Perhaps what is most surprising about She’s Come Undone, a book written about a women struggling with obesity and mental health illness who has been raped, verbally abused and abandoned is the male author. However, Lamb portrays Dolores and her struggles in a way that one would never know this. In order to understand the social reality of Dolores and her struggles, Lamb places Dolores in a less-than-idyllic situation. Abandoned by her father at an early age, teased by her peers, living with her emotionally fragile mother and traditional grandmother, struggling with a health and socially debilitating problem, Dolores understands loss and discontentment.

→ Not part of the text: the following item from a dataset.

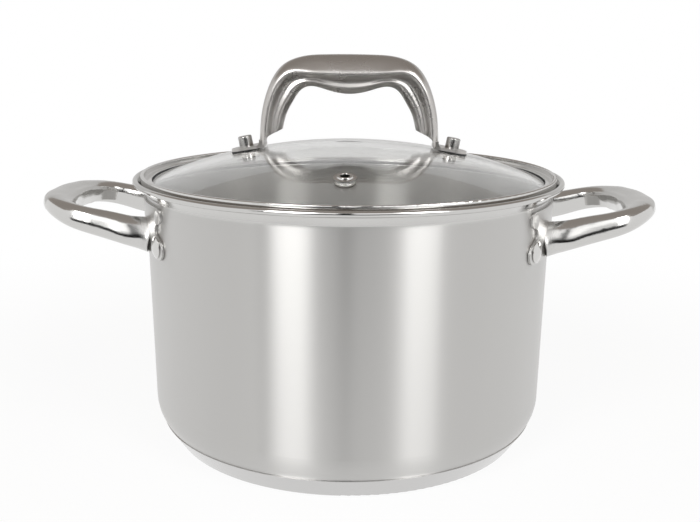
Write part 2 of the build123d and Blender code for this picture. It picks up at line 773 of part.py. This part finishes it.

Dolores seems socially “real” to the reader because her life is so far from perfect, and she tends to suffer from specific health and social problems that the readers could identify with. When Dolores confides in her mother about her fears of being “too fat” and “too afraid” of normal people, her mother reassures her. “You’re normal,” (133) she says to Dolores. Lamb uses such techniques as a way of projecting the struggles of obesity and mental health illness Dolores has to overcome as normal problems. The voice of Dolores resonates throughout the book in the detailed accounts of personal feelings she has regarding her struggles.
Over the course of reading this book, I seemed to notice certain parallels between Dolores and myself. In the context of family, I was able to relate to Dolores, but on the complete other end of the spectrum. Suffering from bulimia, my family turned a blind eye to my detrimental health behavior, because they were afraid that it would offend me and offset the family dynamic, causing a clash between the needs of my family and my individual needs. In Dolores’s case, her mother and grandmother, aware of her obesity as a health threat physically and mentally, decided that addressing the problem could threaten their personal relationships with Dolores and further cause damage to an already unstable family dynamic. Like Dolores, behavior change has also played a vital role in improving my personal health conditions. While Dolores’s behavior change extends of a course of stages, it is ultimately a key event, a mental breakdown from the loss of her mother, the pressures of college and the questioning of her identity that motivates Dolores to change her behavior. Similarly, my reckless behavior during my adolescent years involving drugs and alcohol use went through several stages, but it was a particular event that motivated my change. These paralleling of worlds made the book extremely meaningful because I was able to relate to particular situations and the issues of behavior change in a personal context.